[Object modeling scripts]

______________________________

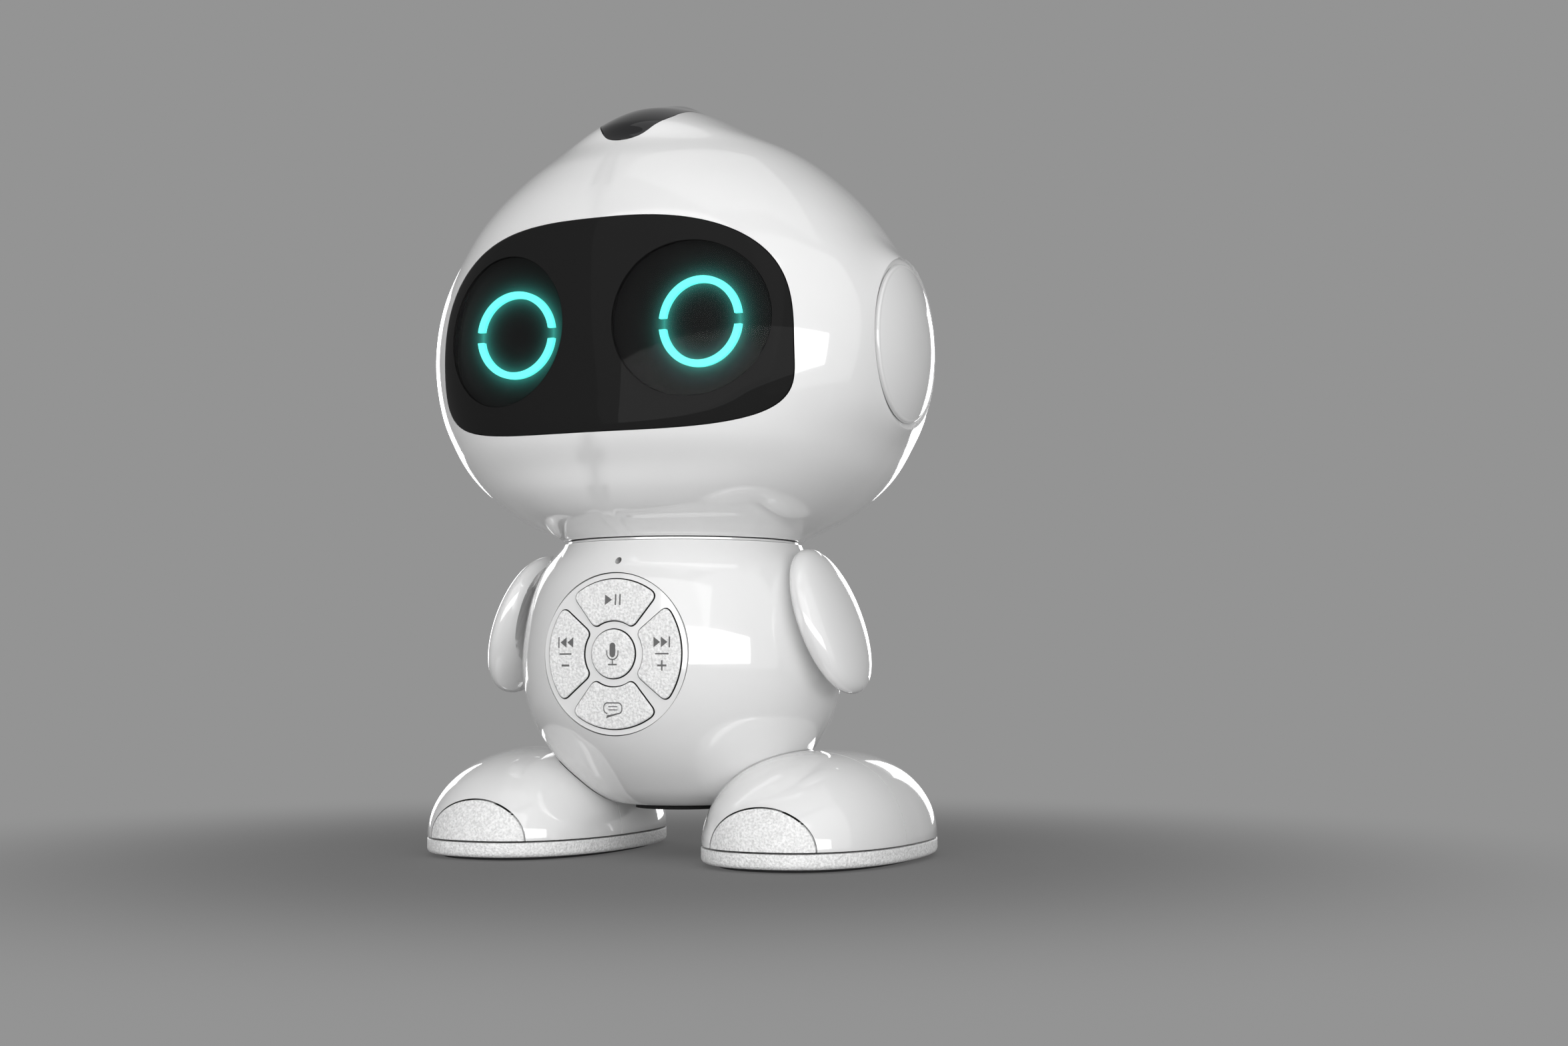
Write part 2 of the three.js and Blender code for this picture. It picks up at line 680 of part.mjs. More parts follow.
addPart("power_switch_body", switchBody, "black");
addPart("power_switch_knob", switchKnob, "matte");
addPart("charging_socket", chargeSocket, "steel");
addPair("arm", leftArm, "gloss");
addPair("arm_pivot", leftPivot, "steel");
addPair("foot_front_shell", footFront, "gloss");
addPair("foot_rear_shell", footRear, "gloss");
addPair("toe_cap", toeCap, "matte");
addPair("sole_band", sole, "matte");
addPair("sole_tread", tread, "rubber");
addPair("foot_ballast", ballast, "steel");
addPair("ankle_screw", ankleScrew, "steel");

export default robot;
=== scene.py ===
# Looks of the small talking robot: smooth moulded shells, engraved keys, lit eyes behind a
# smoked lens, textured soles, a pale studio floor and soft lights.
#
# Lengths are metres. MM turns a millimetre into metres. The robot looks along -Y and its left
# side is +X. Shell sizes come from the boxes of the CAD nodes.

import json
import math

import bmesh
import bpy
import numpy as np
from mathutils import Matrix, Vector

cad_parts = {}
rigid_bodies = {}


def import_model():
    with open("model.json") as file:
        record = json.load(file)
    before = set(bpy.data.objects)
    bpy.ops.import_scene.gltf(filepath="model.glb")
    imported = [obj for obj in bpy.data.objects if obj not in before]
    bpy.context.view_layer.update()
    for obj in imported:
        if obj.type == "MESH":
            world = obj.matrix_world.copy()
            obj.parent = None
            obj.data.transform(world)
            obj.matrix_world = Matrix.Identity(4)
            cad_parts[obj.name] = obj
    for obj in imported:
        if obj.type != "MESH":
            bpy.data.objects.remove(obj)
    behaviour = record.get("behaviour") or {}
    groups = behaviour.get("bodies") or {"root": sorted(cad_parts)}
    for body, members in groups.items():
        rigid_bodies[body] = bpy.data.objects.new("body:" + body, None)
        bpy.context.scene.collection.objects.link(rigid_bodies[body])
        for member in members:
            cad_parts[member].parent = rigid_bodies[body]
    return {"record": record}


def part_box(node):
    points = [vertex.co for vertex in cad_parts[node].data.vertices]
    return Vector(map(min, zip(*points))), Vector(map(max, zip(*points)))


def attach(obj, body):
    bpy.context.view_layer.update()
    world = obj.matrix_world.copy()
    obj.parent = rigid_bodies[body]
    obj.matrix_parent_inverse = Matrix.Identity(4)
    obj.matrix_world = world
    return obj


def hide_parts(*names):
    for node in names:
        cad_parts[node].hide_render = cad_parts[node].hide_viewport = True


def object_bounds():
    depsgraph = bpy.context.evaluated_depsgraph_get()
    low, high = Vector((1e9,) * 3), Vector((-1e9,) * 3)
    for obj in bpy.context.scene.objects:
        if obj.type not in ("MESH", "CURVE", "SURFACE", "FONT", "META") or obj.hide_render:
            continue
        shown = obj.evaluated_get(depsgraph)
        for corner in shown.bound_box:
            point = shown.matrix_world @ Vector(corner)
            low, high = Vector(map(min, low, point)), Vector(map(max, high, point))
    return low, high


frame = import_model()
cad_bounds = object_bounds()

MM = 0.001
GAP = 0.3 * MM
ROOT = "robot"

low, high = (Vector(corner) for corner in cad_bounds)
height = high.z - low.z

# ---------------------------------------------------------------- camera

CAMERA_DISTANCE = 2.702 * height
CAMERA_HEIGHT = 0.24 * height
CAMERA_AZIMUTH = math.radians(26.95)
CAMERA_TURN = math.radians(2.84)
CAMERA_PITCH = math.radians(4.19)
SENSOR_WIDTH = 36
LENS_LENGTH = 46.48


def make_camera():
    data = bpy.data.cameras.new("studio_camera")
    data.sensor_width = SENSOR_WIDTH
    data.lens = LENS_LENGTH
    data.clip_start = 0.01
    data.clip_end = 20
    camera = bpy.data.objects.new("studio_camera", data)
    bpy.context.scene.collection.objects.link(camera)
    side = Vector((math.sin(CAMERA_AZIMUTH), -math.cos(CAMERA_AZIMUTH), 0))
    camera.location = side * CAMERA_DISTANCE + Vector((0, 0, CAMERA_HEIGHT))
    heading = CAMERA_AZIMUTH - CAMERA_TURN
    level = Vector((-math.sin(heading), math.cos(heading), 0))
    aim = level * math.cos(CAMERA_PITCH) + Vector((0, 0, math.sin(CAMERA_PITCH)))
    camera.rotation_euler = aim.to_track_quat("-Z", "Y").to_euler()
    bpy.context.scene.camera = camera
    bpy.context.scene.view_settings.view_transform = "Standard"


make_camera()

# ---------------------------------------------------------------- materials


def grey(tone):
    return (tone, tone, tone)


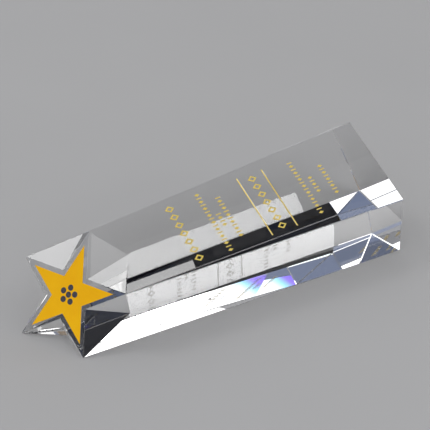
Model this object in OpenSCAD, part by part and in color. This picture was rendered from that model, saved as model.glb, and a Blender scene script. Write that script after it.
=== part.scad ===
// Star trophy: a solid crystal column, cut obliquely at its head, with a star carved into the
// cut. It lies on one of its long side faces, as it is laid in its case.
//
// The column is worked out standing on its base, front face towards -Y, +Z up, and is then laid
// down. Its faces are planes, so every cut is a half space: a very large cube on one side of a
// plane that is given by a point and a normal.

/* [Column] */
// Height from the base to the highest star tip
height = 200; // [150:1:260]
// Widest part of the base, from side corner to side corner
base_w = 80; // [76:1:90]
// Width of the front face at the base
front_w = 52; // [48:1:56]
// Width of the polished bevel along the long edges and round the star
bevel_w = 0.4; // [0.2:0.1:1]
// Width of the polished bevel round the foot of the base
base_bevel_w = 0.6; // [0.4:0.1:1.5]

/* [Star head] */
// Width of the star from tip to tip
star_w = 60; // [50:1:64]
// Slope of the star face, standing on the base
star_tilt = 43; // [35:1:50]
// How far each V groove runs down its side face below the edge of the star
groove_drop = 11.5; // [8:0.5:16]

/* [Colour filling] */
// Depth of the engraving, which the colour fills level with the face
fill_depth = 0.15; // [0.1:0.05:0.6]
// Gold star's size as a share of the carved star's
gold_share = 0.78; // [0.6:0.01:0.85]
// Distance from the middle of the emblem to the middle of each of its petals
emblem_r = 3.5; // [2.8:0.1:4]
// Radius of each emblem petal and of its middle dot
petal_r = 1.5; // [0.8:0.1:1.6]

/* [Engraved bands] */
// Height of the large lozenges
title_h = 5.3; // [4:0.1:7]
// Width of each large lozenge
title_lozenge_w = 3.8; // [2:0.1:4.5]
// Distance from one large lozenge to the next
title_pitch = 4.9; // [4.6:0.1:6]
// Width of the line that draws each large lozenge
title_line = 0.9; // [0.5:0.1:1]
// Height of the small lozenges and bars
text_h = 3; // [2:0.1:4]
// Width of each small lozenge
text_lozenge_w = 1.6; // [0.8:0.1:1.8]
// Width of each upright bar between the small lozenges
text_bar_w = 0.6; // [0.4:0.1:0.8]
// Distance from one small figure to the next
text_pitch = 2.1; // [1.8:0.1:3]
// Length of the thin rules
rule_w = 35.6; // [30:0.1:40]
// Width of the line of each thin rule
rule_line = 0.7; // [0.4:0.1:1]

/* [Hidden] */

crystal_colour = [0.82, 0.88, 0.92, 0.45];
gold_colour = [0.93, 0.68, 0.05];
emblem_colour = [0.25, 0.24, 0.24];

// Height above the base of the middle of each band, as a share of the column's height
title_at = 0.591;
citation_at = [0.506, 0.483, 0.46];
rule_upper_at = 0.385;
name_at = 0.347;
rule_lower_at = 0.31;
place_at = [0.23, 0.2015, 0.1575];
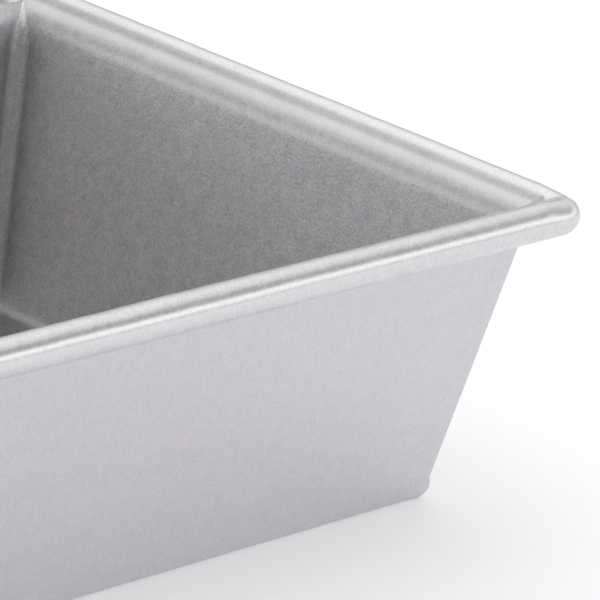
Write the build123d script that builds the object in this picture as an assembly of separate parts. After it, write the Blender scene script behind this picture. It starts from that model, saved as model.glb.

______________________________

- Problem requirements
Using the listing above, please repeat every entry exactly.

- Finished answer
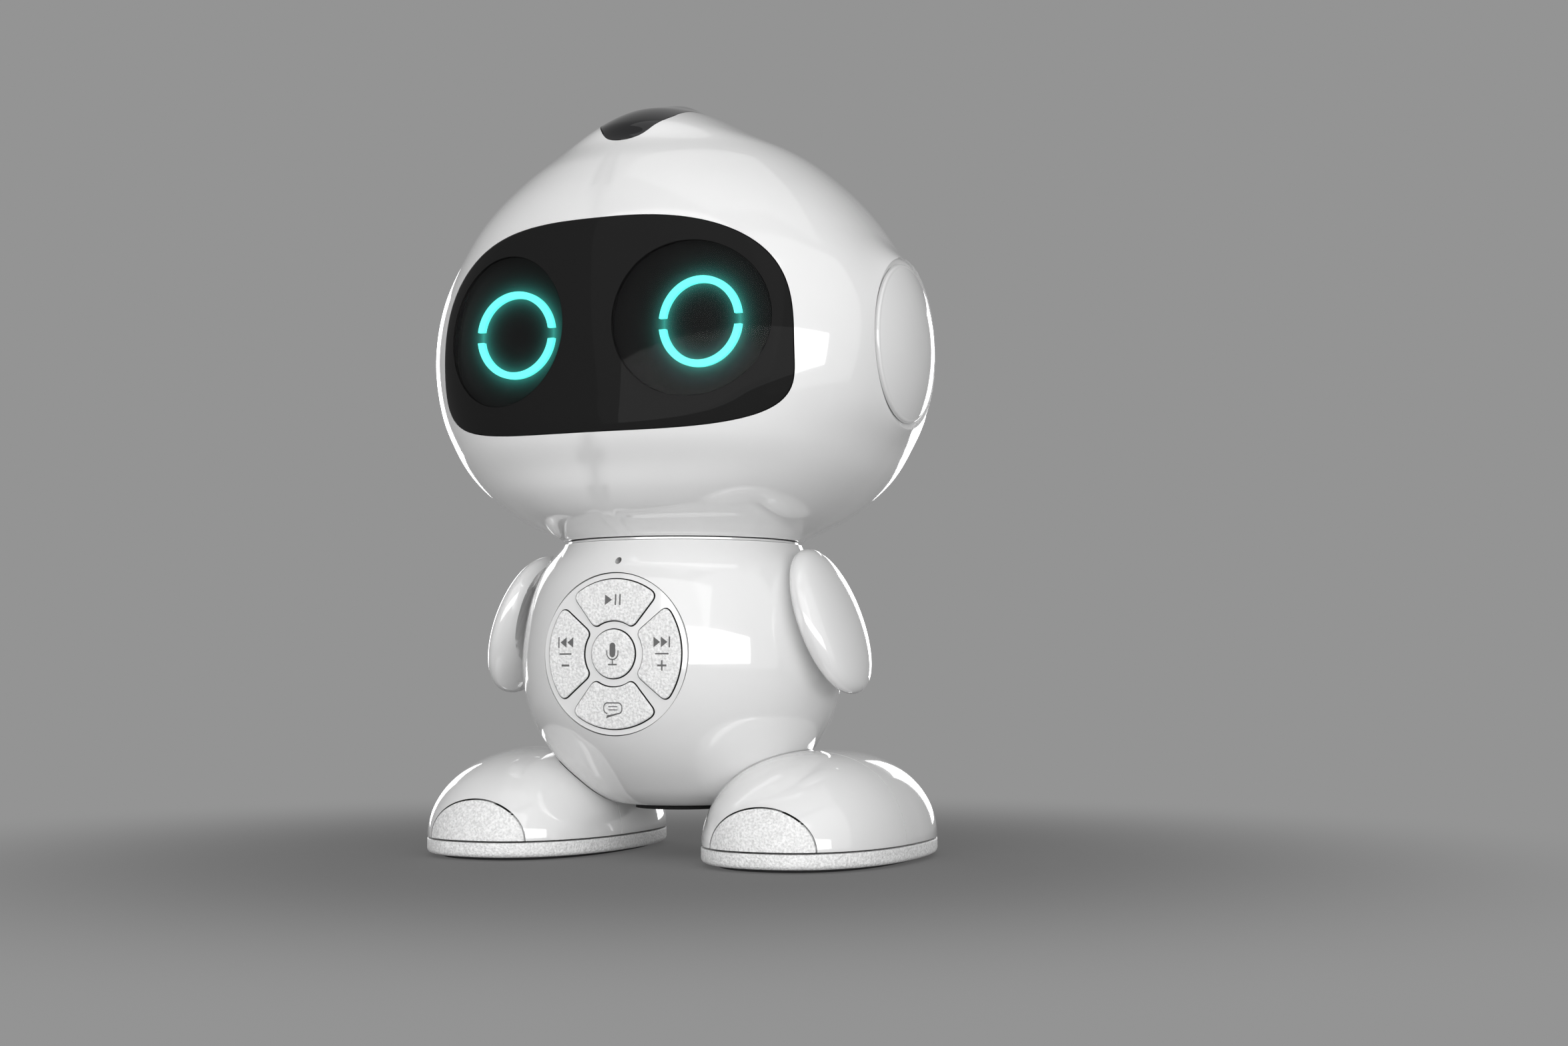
Write part 2 of the three.js and Blender code for this picture. It picks up at line 680 of part.mjs. More parts follow.
addPart("power_switch_body", switchBody, "black");
addPart("power_switch_knob", switchKnob, "matte");
addPart("charging_socket", chargeSocket, "steel");
addPair("arm", leftArm, "gloss");
addPair("arm_pivot", leftPivot, "steel");
addPair("foot_front_shell", footFront, "gloss");
addPair("foot_rear_shell", footRear, "gloss");
addPair("toe_cap", toeCap, "matte");
addPair("sole_band", sole, "matte");
addPair("sole_tread", tread, "rubber");
addPair("foot_ballast", ballast, "steel");
addPair("ankle_screw", ankleScrew, "steel");

export default robot;
=== scene.py ===
# Looks of the small talking robot: smooth moulded shells, engraved keys, lit eyes behind a
# smoked lens, textured soles, a pale studio floor and soft lights.
#
# Lengths are metres. MM turns a millimetre into metres. The robot looks along -Y and its left
# side is +X. Shell sizes come from the boxes of the CAD nodes.

import json
import math

import bmesh
import bpy
import numpy as np
from mathutils import Matrix, Vector

cad_parts = {}
rigid_bodies = {}


def import_model():
    with open("model.json") as file:
        record = json.load(file)
    before = set(bpy.data.objects)
    bpy.ops.import_scene.gltf(filepath="model.glb")
    imported = [obj for obj in bpy.data.objects if obj not in before]
    bpy.context.view_layer.update()
    for obj in imported:
        if obj.type == "MESH":
            world = obj.matrix_world.copy()
            obj.parent = None
            obj.data.transform(world)
            obj.matrix_world = Matrix.Identity(4)
            cad_parts[obj.name] = obj
    for obj in imported:
        if obj.type != "MESH":
            bpy.data.objects.remove(obj)
    behaviour = record.get("behaviour") or {}
    groups = behaviour.get("bodies") or {"root": sorted(cad_parts)}
    for body, members in groups.items():
        rigid_bodies[body] = bpy.data.objects.new("body:" + body, None)
        bpy.context.scene.collection.objects.link(rigid_bodies[body])
        for member in members:
            cad_parts[member].parent = rigid_bodies[body]
    return {"record": record}


def part_box(node):
    points = [vertex.co for vertex in cad_parts[node].data.vertices]
    return Vector(map(min, zip(*points))), Vector(map(max, zip(*points)))


def attach(obj, body):
    bpy.context.view_layer.update()
    world = obj.matrix_world.copy()
    obj.parent = rigid_bodies[body]
    obj.matrix_parent_inverse = Matrix.Identity(4)
    obj.matrix_world = world
    return obj


def hide_parts(*names):
    for node in names:
        cad_parts[node].hide_render = cad_parts[node].hide_viewport = True


def object_bounds():
    depsgraph = bpy.context.evaluated_depsgraph_get()
    low, high = Vector((1e9,) * 3), Vector((-1e9,) * 3)
    for obj in bpy.context.scene.objects:
        if obj.type not in ("MESH", "CURVE", "SURFACE", "FONT", "META") or obj.hide_render:
            continue
        shown = obj.evaluated_get(depsgraph)
        for corner in shown.bound_box:
            point = shown.matrix_world @ Vector(corner)
            low, high = Vector(map(min, low, point)), Vector(map(max, high, point))
    return low, high


frame = import_model()
cad_bounds = object_bounds()

MM = 0.001
GAP = 0.3 * MM
ROOT = "robot"

low, high = (Vector(corner) for corner in cad_bounds)
height = high.z - low.z

# ---------------------------------------------------------------- camera

CAMERA_DISTANCE = 2.702 * height
CAMERA_HEIGHT = 0.24 * height
CAMERA_AZIMUTH = math.radians(26.95)
CAMERA_TURN = math.radians(2.84)
CAMERA_PITCH = math.radians(4.19)
SENSOR_WIDTH = 36
LENS_LENGTH = 46.48


def make_camera():
    data = bpy.data.cameras.new("studio_camera")
    data.sensor_width = SENSOR_WIDTH
    data.lens = LENS_LENGTH
    data.clip_start = 0.01
    data.clip_end = 20
    camera = bpy.data.objects.new("studio_camera", data)
    bpy.context.scene.collection.objects.link(camera)
    side = Vector((math.sin(CAMERA_AZIMUTH), -math.cos(CAMERA_AZIMUTH), 0))
    camera.location = side * CAMERA_DISTANCE + Vector((0, 0, CAMERA_HEIGHT))
    heading = CAMERA_AZIMUTH - CAMERA_TURN
    level = Vector((-math.sin(heading), math.cos(heading), 0))
    aim = level * math.cos(CAMERA_PITCH) + Vector((0, 0, math.sin(CAMERA_PITCH)))
    camera.rotation_euler = aim.to_track_quat("-Z", "Y").to_euler()
    bpy.context.scene.camera = camera
    bpy.context.scene.view_settings.view_transform = "Standard"


make_camera()

# ---------------------------------------------------------------- materials


def grey(tone):
    return (tone, tone, tone)


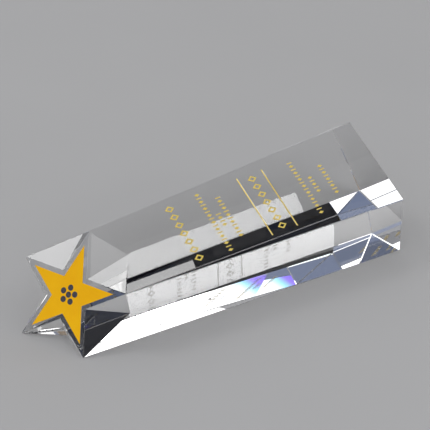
Model this object in OpenSCAD, part by part and in color. This picture was rendered from that model, saved as model.glb, and a Blender scene script. Write that script after it.
=== part.scad ===
// Star trophy: a solid crystal column, cut obliquely at its head, with a star carved into the
// cut. It lies on one of its long side faces, as it is laid in its case.
//
// The column is worked out standing on its base, front face towards -Y, +Z up, and is then laid
// down. Its faces are planes, so every cut is a half space: a very large cube on one side of a
// plane that is given by a point and a normal.

/* [Column] */
// Height from the base to the highest star tip
height = 200; // [150:1:260]
// Widest part of the base, from side corner to side corner
base_w = 80; // [76:1:90]
// Width of the front face at the base
front_w = 52; // [48:1:56]
// Width of the polished bevel along the long edges and round the star
bevel_w = 0.4; // [0.2:0.1:1]
// Width of the polished bevel round the foot of the base
base_bevel_w = 0.6; // [0.4:0.1:1.5]

/* [Star head] */
// Width of the star from tip to tip
star_w = 60; // [50:1:64]
// Slope of the star face, standing on the base
star_tilt = 43; // [35:1:50]
// How far each V groove runs down its side face below the edge of the star
groove_drop = 11.5; // [8:0.5:16]

/* [Colour filling] */
// Depth of the engraving, which the colour fills level with the face
fill_depth = 0.15; // [0.1:0.05:0.6]
// Gold star's size as a share of the carved star's
gold_share = 0.78; // [0.6:0.01:0.85]
// Distance from the middle of the emblem to the middle of each of its petals
emblem_r = 3.5; // [2.8:0.1:4]
// Radius of each emblem petal and of its middle dot
petal_r = 1.5; // [0.8:0.1:1.6]

/* [Engraved bands] */
// Height of the large lozenges
title_h = 5.3; // [4:0.1:7]
// Width of each large lozenge
title_lozenge_w = 3.8; // [2:0.1:4.5]
// Distance from one large lozenge to the next
title_pitch = 4.9; // [4.6:0.1:6]
// Width of the line that draws each large lozenge
title_line = 0.9; // [0.5:0.1:1]
// Height of the small lozenges and bars
text_h = 3; // [2:0.1:4]
// Width of each small lozenge
text_lozenge_w = 1.6; // [0.8:0.1:1.8]
// Width of each upright bar between the small lozenges
text_bar_w = 0.6; // [0.4:0.1:0.8]
// Distance from one small figure to the next
text_pitch = 2.1; // [1.8:0.1:3]
// Length of the thin rules
rule_w = 35.6; // [30:0.1:40]
// Width of the line of each thin rule
rule_line = 0.7; // [0.4:0.1:1]

/* [Hidden] */

crystal_colour = [0.82, 0.88, 0.92, 0.45];
gold_colour = [0.93, 0.68, 0.05];
emblem_colour = [0.25, 0.24, 0.24];

// Height above the base of the middle of each band, as a share of the column's height
title_at = 0.591;
citation_at = [0.506, 0.483, 0.46];
rule_upper_at = 0.385;
name_at = 0.347;
rule_lower_at = 0.31;
place_at = [0.23, 0.2015, 0.1575];
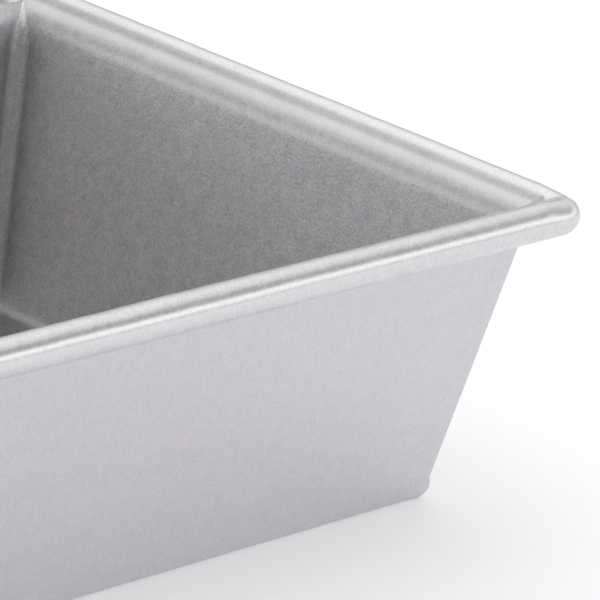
Write the build123d script that builds the object in this picture as an assembly of separate parts. After it, write the Blender scene script behind this picture. It starts from that model, saved as model.glb.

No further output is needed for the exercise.